Lips. Gentle lips caressed hers, and she melted into them. They drew her to an edge, encouraged her to fall, and for some reason, when she stared into the abyss, she wanted to. The rush was nothing short of catching air on her board.
Looping her arms around his neck, she let him hold her afloat while she tumbled deeper. Memories brightened in the back of her mind, catching fire like hundreds of glowing orbs. Fish sang like birds. Coral forests grew seaweed leaves and hid dangers above their calm canopies. Cavern labyrinths. Volcanic minefields. The heartbeat of a world beneath her fins.
And him.
Tears dampened her wet cheeks when she moved back. Hope shone in his eyes, the gills on his neck opening and closing when he swallowed. He stared, waiting.
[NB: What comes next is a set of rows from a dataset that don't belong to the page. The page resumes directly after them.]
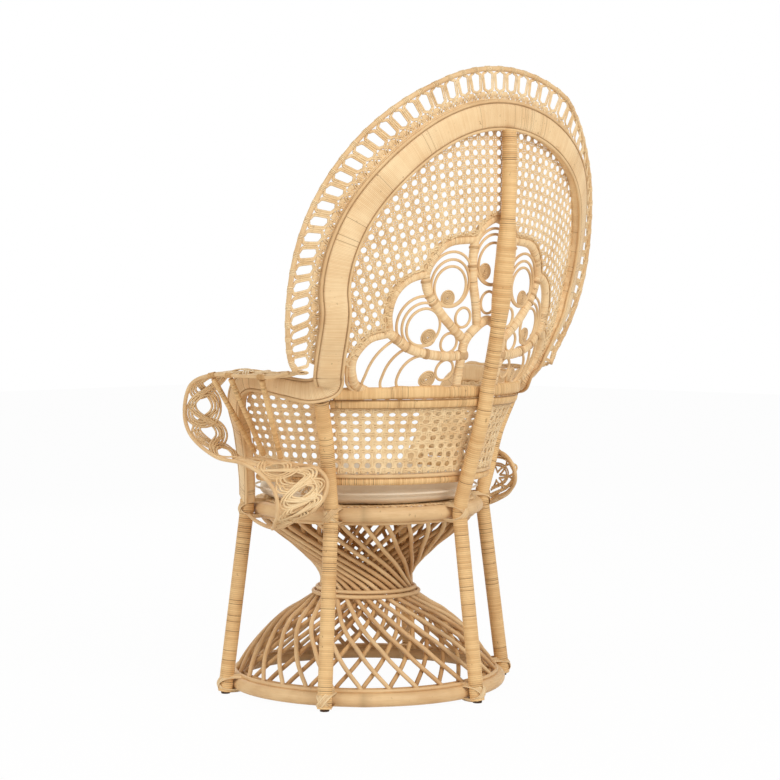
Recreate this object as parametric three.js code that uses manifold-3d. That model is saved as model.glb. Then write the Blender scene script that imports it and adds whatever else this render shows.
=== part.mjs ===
import * as THREE from 'three';
import { mergeVertices } from 'three/addons/utils/BufferGeometryUtils.js';
import Module from 'manifold-3d';

const wasm = await Module();
wasm.setup();

// Peacock chair in rattan. Millimetres, +Z up, the sitter looks along -Y, the sitter's left is +X.
// Every place below is measured from the middle of the base ring on the floor.
// The finished chair is then set over the middle of its own outline.

// Driving dimensions
const clearance = 0.3;
const baseRingRadius = 320;
const basePole = 31;
const footHeight = 5;
const footWidth = 22;
const seatRingRadius = 265;
const seatRingHeight = 435.5;
const seatPole = 34;
const legPole = 34;
const caneWidth = 9;
const waistHeight = 248;
const spineLean = 447;
const backHalfWidth = 404;
const backLift = 244;
const spineRise = 324;
const backRise = 353.5;
const backSag = 156;
const rimWidth = 59;
const rimDepth = 30;
const armRimWidth = 42;
const borderReach = 99;
const borderCrown = 103.5;
const borderLean = 437;
const borderRod = 10.5;
const armHalfWidth = 372;
const armHeight = 741;
const basketEdge = 11;
const armReach = 247;
const ruffleReach = 84;
const armRod = 9;
const strutPole = 10;
const laceThickness = 5;
const webThickness = 4;
const basketLift = 95.5;
const basketTopRadius = 375;
const hoopRail = 18;
const hoopRod = 10;
const railWidth = 27;
const railDepth = 24;
const medallionRise = 396;
const medallionHalfWidth = 319;
const medallionPole = 18;
const scrollRod = 6;
const coilWidth = 38;
const coilDepth = 7;
const deckRadius = 262;
const deckThickness = 6;
const cushionRadius = 276;
const cushionThickness = 62;

// The basket starts over the seat ring, the border follows the rim and the ruffle the arm
const basketBottom = seatRingHeight + basketLift;
const borderHalfWidth = backHalfWidth + borderReach;
const borderRise = backRise + borderCrown;
const ruffleHalfWidth = armHalfWidth + ruffleReach;

// Heights that follow the arms: the rail lies under them, the back stands on them
const railHeight = armHeight - railWidth;
const basketTop = armHeight - basketEdge;
const backMiddleHeight = armHeight + backLift;
const spineTop = backMiddleHeight + spineRise;

// Counts and angles
const ringSteps = 32;
const caneCount = 24;
const caneTurn = THREE.MathUtils.degToRad(132);
const sideLegAngle = THREE.MathUtils.degToRad(61.5);
const frontLegAngle = THREE.MathUtils.degToRad(115.5);
const archAngle = THREE.MathUtils.degToRad(105);
const borderBays = 34;
const ruffleBays = 10;

// Colours of peeled cane, wrapped cane, split cane and cushion cloth
const poleCane = 0xd9ae70;
const wrapCane = 0xdcb276;
const splitCane = 0xe0bd86;
const cushionCloth = 0xd8cdbf;
const glideRubber = 0x4a3a2c;

const chair = new THREE.Group();

function finish(color, roughness) {
  return new THREE.MeshStandardMaterial({ color, roughness, metalness: 0 });
}

function addPiece(name, geometry, color, roughness = 0.6) {
  const piece = new THREE.Mesh(geometry, finish(color, roughness));
  piece.name = name;
  chair.add(piece);
  return piece;
}

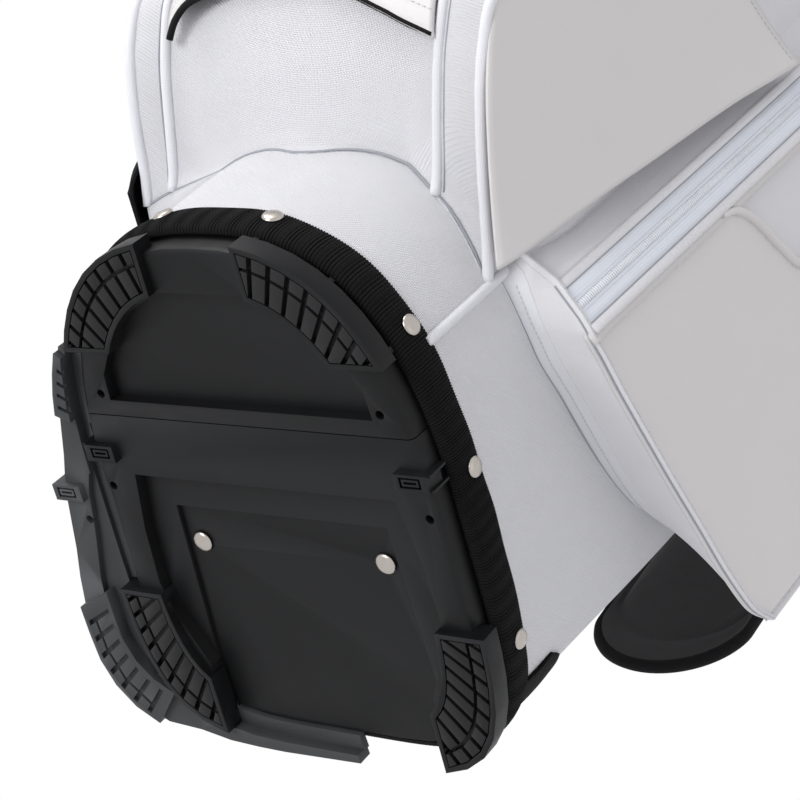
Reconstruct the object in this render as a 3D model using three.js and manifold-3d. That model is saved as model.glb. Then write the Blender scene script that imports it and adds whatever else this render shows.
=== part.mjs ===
// A golf staff bag: a stiff oval fabric tube between a two-piece moulded base and a moulded top cuff,
// with soft pockets round it, full-length club dividers inside, and a shoulder strap on its back.
// Units are millimetres. +Z points up the bag, the floor is z = 0, the bag's front (ball pocket) faces -Y.

import * as THREE from "three";
import { mergeGeometries, mergeVertices } from "three/addons/utils/BufferGeometryUtils.js";
import Module from "manifold-3d";

const wasm = await Module();
wasm.setup();

const radians = THREE.MathUtils.degToRad;
const lerp = THREE.MathUtils.lerp;

// ---------------------------------------------------------------- driving dimensions

const GAP = 0.3; // running clearance between neighbouring pieces
const FACETS = 52; // sides of every piece that follows the bag's outline
const SOFT_GAP = 0.9; // clearance of a soft pocket from the tube it is sewn to

// The bag's oval outline, which grows slowly from the base to the cuff.
const BODY = {
  halfWidth: 98,
  halfDepth: 130,
  widthGrowth: 0.032,
  depthGrowth: 0.012,
  growthStart: 25,
  rearWidening: 0.03,
  frontSquareness: 2.6,
  rearSquareness: 4.5,
};

const TUBE = { bottom: 17, top: 842, wall: 2.4 };

const BASE = {
  railFace: 4, // the rails stand this far above the floor
  panelFace: 10, // underside of the recessed panels
  boardFace: 12.5, // underside of the deeper trapezoid recess
  floorTop: 15,
  wallTop: 62,
  wallInset: 3.1,
  wallThickness: 3,
  skirtInset: 3.2,
  splitY: -41, // the two mouldings meet here
};

// Foot pads: bands that follow the outline, cut square at both ends. x and y are their inner limits.
const FRONT_FOOT = { inner: -22, outer: 2, x: 26, y: 75 };
const REAR_FOOT = { inner: -20, outer: 5, x: 63, y: 54 };
const FOOT = { height: 10, border: 2.4, insertDepth: 5.4, treadDepth: 3, lugs: 10 };

const CLIP = { x: 87, y: -21.8, width: 17, depth: 8.4, face: 0.2 };
const SCREW_HOLE = { radius: 2.2, depth: 4.5, front: [77.5, -52], rear: [88.9, -2.6] };
const FLOOR_RIVET = { x: 52, y: 28.7, headRadius: 5.2, shankRadius: 1.8 };
const TRAPEZOID = { topHalf: 59.5, top: 8.5, bottomHalf: 64, bottom: 96 };

const BAND = { bottom: 14.6, top: 34.5, thickness: 2.6 };
const RIM_RIVET = { z: 27.5, headRadius: 4.7, headHeight: 1.9, shankRadius: 1.6, holeRadius: 1.95 };
const RIM_RIVET_ANGLES = [-77, -44, -9, 36, 69]; // degrees, each with a mirrored one

// Side skid. reach holds [angle, reach beyond the outline] pairs and pads the angles its pads span.
const SKID = {
  bottom: 5,
  top: 13,
  footFace: 1.5,
  inner: 5.5,
  reach: [
    [86, 10], [113, 12.5], [122, 16], [129, 27], [136, 35], [142, 39], [153, 38], [165, 30], [179, 25], [186, 20],
    [198, 15], [206, 13], [218, 9],
  ],
  rim: 15,
  pad: 21,
  pads: [[217, 200], [153, 129]],
  lugPitch: 3.1,
  web: { inner: -2.2, bottom: 10.4, top: 14.2 },
  clip: [-118, 3],
  hole: [-113, 19],
};

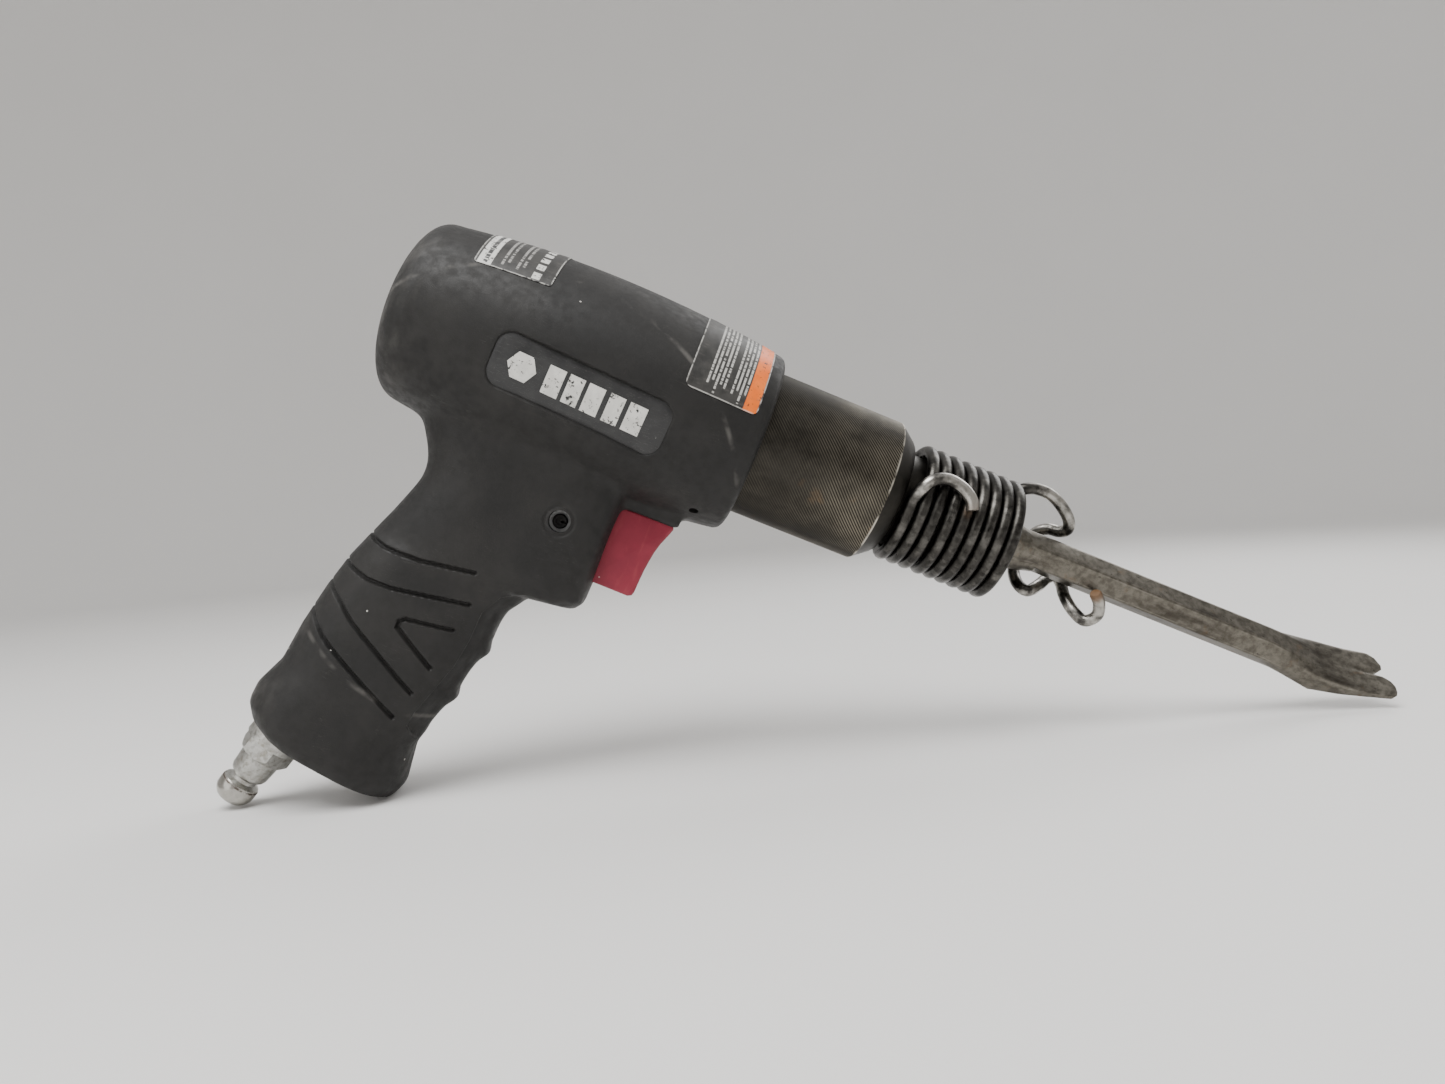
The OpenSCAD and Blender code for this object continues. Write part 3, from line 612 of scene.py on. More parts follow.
def bootDetail(places, normals):
    flat = places[:, [0, 2]]
    side = np.abs(normals[:, 1])
    moved = np.zeros_like(places)
    onGrip = places[:, 2] < -40
    for line in boot["grooves"]:
        gap = lineDistance(flat, line)
        depth = boot["grooveDepth"] * smoothStep((boot["grooveHalf"] - gap) / (boot["grooveHalf"] * 0.75))
        moved -= normals * (depth * onGrip * (normals[:, 0] < 0.6))[:, None]
    # the finger side of the grip lies lower than the side panels and has two ridges
    ahead = creaseStep(flat)
    window = smoothStep((-68 - places[:, 2]) / 5) * smoothStep((places[:, 2] + 124) / 5)
    moved -= normals * (1.6 * smoothStep(ahead / 1.2) * window * smoothStep(side / 0.5))[:, None]
    ridges = np.exp(-((places[:, 2] + 91) / 2.4) ** 2) + np.exp(-((places[:, 2] + 107.3) / 2.4) ** 2)
    hollows = sum(np.exp(-((places[:, 2] - z) / 5) ** 2) for z in (-81, -99, -116))
    moved[:, 0] += (1.35 * ridges - 0.5 * hollows) * smoothStep((ahead - 0.5) / 5) * window * np.clip(normals[:, 0], 0, 1)
    # badge recesses on both sides
    inset = smoothStep(-badgeInset(flat) / 0.7) * (side > 0.35) * (places[:, 2] > -24)
    radius = np.hypot(places[:, 1], places[:, 2] + boot["sag"])
    pull = np.minimum(badge["floor"] - radius, 0) * inset
    moved[:, 1] += places[:, 1] / radius * pull
    moved[:, 2] += (places[:, 2] + boot["sag"]) / radius * pull
    # a moulded ring round the pin's hole
    hole = np.hypot(flat[:, 0] + 45.2, flat[:, 1] + 44.7)
    moved -= normals * (0.35 * np.exp(-((hole - 4.3) / 0.5) ** 2) * (side > 0.5))[:, None]
    return moved


def detailBand(places, normals):
    flat = places[:, [0, 2]]
    near = np.minimum.reduce([lineDistance(flat, line) for line in boot["grooves"]]) < 2.1
    near &= (places[:, 2] < -60) & (normals[:, 0] < 0.6)
    ahead = np.abs(creaseStep(flat) - 0.8)
    near |= (ahead < 1.6) & (places[:, 2] < -66) & (places[:, 2] > -124)
    near |= (np.abs(badgeInset(flat) + 0.3) < 1.3) & (places[:, 2] > -24) & (np.abs(normals[:, 1]) > 0.35)
    near |= np.abs(np.hypot(flat[:, 0] + 45.2, flat[:, 1] + 44.7) - 4.3) < 1.6
    return near


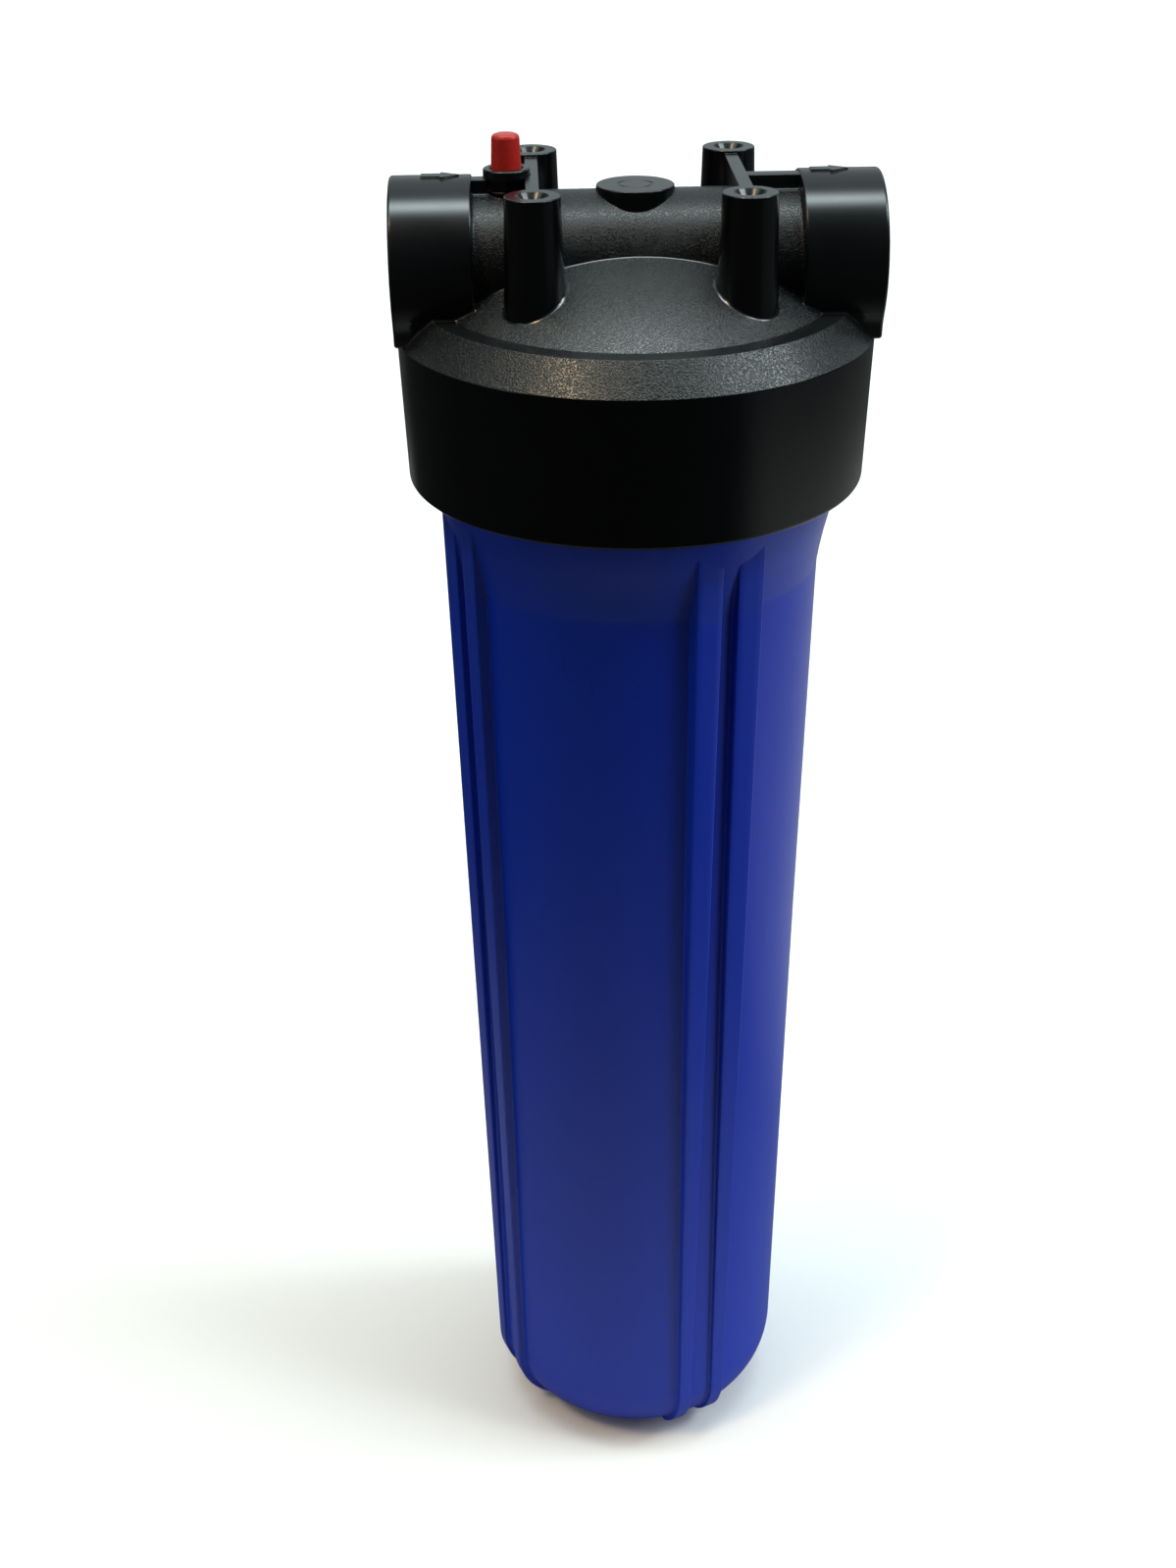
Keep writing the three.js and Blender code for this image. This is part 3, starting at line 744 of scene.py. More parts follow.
# ------------------------------------------------------------------ head: bosses and ribs
BOSS_X, BOSS_Y, BOSS_TOP_Z, BOSS_FOOT_Z = 38.9, 40.9, 59.4, 10
BOSS_TOP_R, BOSS_FOOT_R = 10.2, 11.6
RIB_HALF_Y, RIB_TOP_Z, RIB_FILLET, RIB_EDGE = 3.5, 57.3, 1.5, 0.35
RELIEF_ORIGIN = (RELIEF_X, 0, 0)

# pipe down into the cartridge, with a sealing lip at its lower end
standpipe = Turned(rounded([
    (0, 12), (20.5, 12), (20.5, -9, 0.6), (18.3, -17.4, 0.25), (17.3, -17.4, 0.25),
    (13.5, -12.5), (13.5, -11), (0, -11)], 4), 96, zone="inner")


def boss(origin):
    profile = [(0, BOSS_FOOT_Z), (BOSS_FOOT_R, BOSS_FOOT_Z), (BOSS_TOP_R, BOSS_TOP_Z, 0.5),
               (0, BOSS_TOP_Z)]
    return Turned(rounded(profile, 4), 96, origin, zone="boss")


def boss_hole(origin):
    """Hole with a conical mouth."""
    profile = [(0, 36), (2.7, 36), (2.7, 55.4, 0.3), (6.0, BOSS_TOP_Z - 0.02),
               (7.0, BOSS_TOP_Z + 0.9), (0, BOSS_TOP_Z + 0.9)]
    return Turned(rounded(profile, 3), 48, origin)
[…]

A single laugh poured from her lips, emotions filling her until she had no idea what to do with any of them. “Are you going to ask if it worked, Yuval?”
He blinked, and two tears slipped from his cheeks. “Wai lily?”
“Yes?”
Brightening, his eyes widened. Her board’s leash slipped off her ankle, and he dove with her into the water. A bubble of air and electric blue surrounded them as he kissed her a
gain and again, spinning her around in the sea. He peppered kisses across her cheeks, then held her close, murmuring, “Magic kisses.”
“What are you going to do, right?” Tears streamed down her cheeks as she held him close beneath the water, never willing to let go again. She breathed, choked. “I can’t believe it.”
“Neither can I.”
“How is everything?” she asked. “Seora? Did everything work out? Is everyone okay?”
He nodded, cupping her head and running his fingers down her hair. “Everything went back to the way it had been before my mistake. How are you?”
Her gaze dropped, a blush coating her cheeks. “Different.” Covering her mouth, she attempted to temper the joy bubbling inside her. “I guess now I remember why.”
“I’ve missed you. So much.”
She planted a kiss against his neck, then pulled away. “I have so much to tell you.”
He held her waist. “So do I.”
“I escaped my family. I opened a shop!” She laughed, more tears cascading. “There’s so much. I don’t want to lose my board, and my friends will worry about me, but I want to go to Ocea. So let me get my board back and call them, then we can go?”
“Of course.” He kicked through the water, and they surfaced.
She broke away from him to catch her “buoy” where it bobbed several yards away. Reattaching her leash, she mounted and looked down at him when he met her. He smiled, but flecks of sadness deepened his gaze. “What’s wrong?” she asked.
His brows rose, head tilting.
She smiled. “I’ve spent over a month with you nonstop. I know that you fold your arms when you’re thinking, you swallow when you’re nervous, and your eyes change color depending on your mood. I think I know when something’s wrong.”